To restate the point: life itself becomes the teacher: it speaks, and the implication’s that I become the listener.  It's Benedict's contention that a person who's  done this work ultimately demonstrates the gospel by how he lives.  I have long-since parted with the hope that the Rule will yield gospel-grade humility in every last brother, even as I’m convinced that I've known some whose humility is undoubtable.

And in the Rule's gradual yielding of authority--from Abbot and Novice Master, to Rule and community, and finally to life itself-- in this, even flunky monastics, filling the blogosphere with noise, can find hope of humility.  The aspiration voiced at my profession of temporary vows has lost its ecclesial robes (and perhaps the leg it had to stand on) but it remains an aspiration still.  “May the one who began this good work in you” it said, “carry it through to completion.”  

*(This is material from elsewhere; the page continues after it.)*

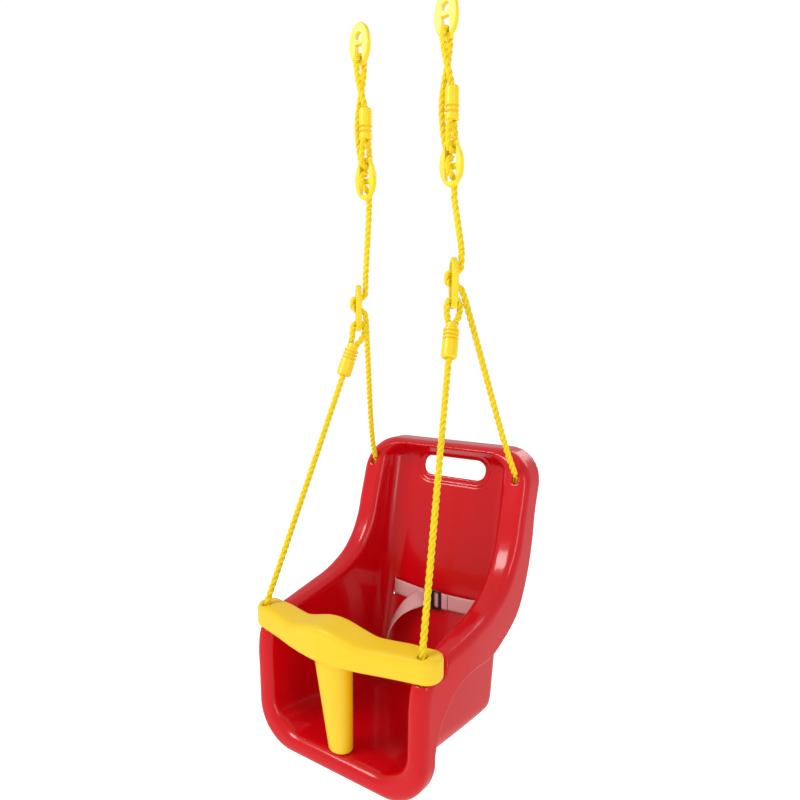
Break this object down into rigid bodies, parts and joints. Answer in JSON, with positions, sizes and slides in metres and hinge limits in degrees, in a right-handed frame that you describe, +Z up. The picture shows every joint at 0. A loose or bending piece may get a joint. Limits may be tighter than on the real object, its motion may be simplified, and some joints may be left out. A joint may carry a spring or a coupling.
{
  "type": "toddler bucket swing",
  "caption": "Moulded bucket seat with a sliding T-bar and lap belt, hung on twisted ropes with adjuster plates.",
  "frame": {"origin": "midway between the centres of the two hanger holes", "axes": "+X across the seat to the image-right side, +Y from the seat's front to its back, +Z up; at rest the seat hangs straight below the origin"},
  "size_m": [0.299, 0.338, 1.005],
  "materials": {
    "shell_red": "glossy polyethylene",
    "bar_yellow": "satin, finely textured polyethylene",
    "plate_yellow": "semi-gloss moulded plastic",
    "clamp_yellow": "semi-gloss moulded plastic",
    "rope_yellow": "twisted three-strand polyethylene rope",
    "webbing_pink": "woven flat webbing, pinkish white",
    "glide_black": "semi-gloss black plastic"
  },
  "bodies": {
    "hangers": {"hanger_plate_left": "plate_yellow", "hanger_plate_right": "plate_yellow"},
    "ropes": {"rope_loop_left": "rope_yellow", "rope_loop_right": "rope_yellow"},
    "adjuster_left": {"adjuster_plate_left": "plate_yellow", "upper_clamp_left": "clamp_yellow", "rope_adjuster_eye_left": "rope_yellow", "rope_weave_left": "rope_yellow"},
    "adjuster_right": {"adjuster_plate_right": "plate_yellow", "upper_clamp_right": "clamp_yellow", "rope_adjuster_eye_right": "rope_yellow", "rope_weave_right": "rope_yellow"},
    "seat": {"rope_main_left": "rope_yellow", "rope_main_right": "rope_yellow", "branch_plate_left": "plate_yellow", "branch_plate_right": "plate_yellow", "rope_branch_eye_left": "rope_yellow", "rope_branch_eye_right": "rope_yellow", "lower_clamp_left": "clamp_yellow", "lower_clamp_right": "clamp_yellow", "rope_front_left": "rope_yellow", "rope_front_right": "rope_yellow", "rope_front_end_left": "rope_yellow", "rope_front_end_right": "rope_yellow", "rope_rear_left": "rope_yellow", "rope_rear_right": "rope_yellow", "front_knot_left": "rope_yellow", "front_knot_right": "rope_yellow", "rear_knot_left": "rope_yellow", "rear_knot_right": "rope_yellow", "seat_shell": "shell_red", "belt_webbing": "webbing_pink", "belt_stitched_end": "webbing_pink"},
    "t_bar": {"t_bar": "bar_yellow"},
    "tri_glide": {"tri_glide": "glide_black"}
  },
  "joints": [
    {"name": "swing", "type": "hinge", "parent": "hangers", "child": "ropes", "pos_m": [0, 0, -0.035], "axis": [1, 0, 0], "range_deg": [-45, 45]},
    {"name": "adjust_left", "type": "slide", "parent": "ropes", "child": "adjuster_left", "axis": [0, 0, 1], "range_m": [-0.025, 0.025], "deforming": ["rope_loop_left"]},
    {"name": "adjust_right", "type": "slide", "parent": "ropes", "child": "adjuster_right", "axis": [0, 0, 1], "range_m": [-0.025, 0.025], "deforming": ["rope_loop_right"]},
    {"name": "seat_lift", "type": "slide", "parent": "adjuster_left", "child": "seat", "axis": [0, 0, 1], "range_m": [-0.05, 0.05], "deforming": ["rope_main_left", "rope_main_right"]},
    {"name": "t_bar_slide", "type": "slide", "parent": "seat", "child": "t_bar", "axis": [0, 0.3502, 0.9367], "range_m": [0, 0.15], "deforming": ["rope_front_left", "rope_front_right", "rope_front_end_left", "rope_front_end_right"]},
    {"name": "glide_slide", "type": "slide", "parent": "seat", "child": "tri_glide", "axis": [1, 0, 0], "range_m": [-0.012, 0.012], "deforming": ["belt_webbing", "belt_stitched_end"]}
  ],
  "couplings": [
    {"joint": "adjust_left", "follows": "seat_lift", "ratio": -0.5},
    {"joint": "adjust_right", "follows": "seat_lift", "ratio": -0.5}
  ]
}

The 12th Step of Humility is that a monk always manifests the title-track virtue “in his bearing no less than in his heart.”  I won’t lie, I love that life uses both my girlfriend, and blessedly non-benedictine bacon double cheeseburgers to humble me these days.  But I still hope the completion mentioned at my first profession happens.  More than that: I hope, whatever my work in the process is, that I cooperate with it.   Those who came before me did this with gentleness and diligence.  In my own way, I hope I can do the same.